A reflection on discipline as consistency rather than pressure, emphasizing steady action over performance or intensity.

Consistency becomes sustainable when discipline stops demanding escalation and learns how to quietly return to structure.
A philosophical surreal portrait of a man writing quietly within an endlessly recursive study filled with repeating staircases, clocks, notebooks, and layered routines symbolizing the tension between consistency and compulsive intensity.

Consistency becomes sustainable when discipline stops demanding escalation and learns how to quietly return to structure.

“Be tolerant with others and strict with yourself.”

Marcus Aurelius

The pressure begins when I confuse discipline with constant intensity.

I notice how quickly growth can become another source of internal pressure, especially during periods when I feel motivated or productive. Even when things are relatively stable, part of me believes I should always be operating at a higher level, improving faster, pushing harder, or doing more than I already am.

Once I fall into that mindset, consistency no longer feels sufficient. Ordinary effort begins to seem inadequate, and I start measuring myself against internal standards that remain permanently out of reach.

Looking back, I can see how often I responded to inconsistency by overcorrecting. When I lost momentum, became emotionally overwhelmed, or failed to meet my own expectations, my instinct was often to increase pressure rather than calmly return to structure.
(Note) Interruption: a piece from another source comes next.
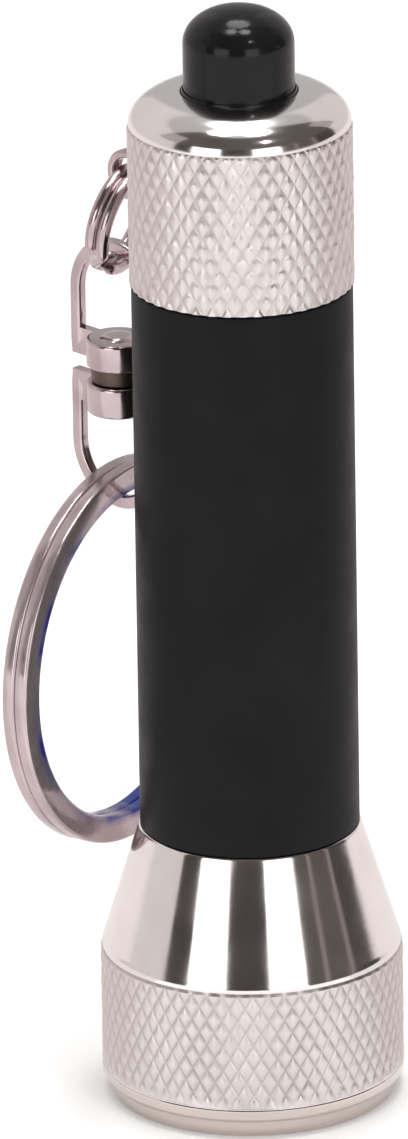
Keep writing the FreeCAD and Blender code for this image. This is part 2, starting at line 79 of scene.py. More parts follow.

Discipline became something punitive rather than stabilizing.

Recovery is beginning to show me that intensity and discipline are not the same thing.

Intensity is often emotional, reactive, and temporary. It can create the feeling of progress quickly, but it is difficult to sustain because it depends heavily on mood, urgency, frustration, or self-judgment. Discipline, on the other hand, appears quieter and less dramatic. It is built through repetition, patience, and the ability to continue steadily without constantly escalating pressure.

What is now clearer to me is that lasting growth depends far more on consistency than on emotional force. There are days when keeping the baseline matters more than exceeding it.

That realization feels uncomfortable at times because some of me still associates value with performance. If I am not pushing hard, achieving quickly, or operating at the highest possible level, I can begin to interpret this as failure or stagnation. But this mindset usually moves me further away from stability rather than closer to it.

Recovery is teaching me that accepting structure does not mean lowering standards. Stability is built gradually through behaviors I can realistically sustain over time.

What feels important now is learning how to separate discipline from ego. Ego constantly pushes toward extremes: more intensity, more productivity, more proof, more visible progress. Discipline is often much simpler. It asks me to continue doing what supports me consistently, even when it feels ordinary or emotionally unrewarding.

For me right now, the work is maintaining structure without turning it into internal pressure. It is learning how to remain committed to consistency without constantly demanding intensity from myself.

Because who I become is shaped less by isolated periods of extreme effort than by the patterns I am able to sustain repeatedly over time.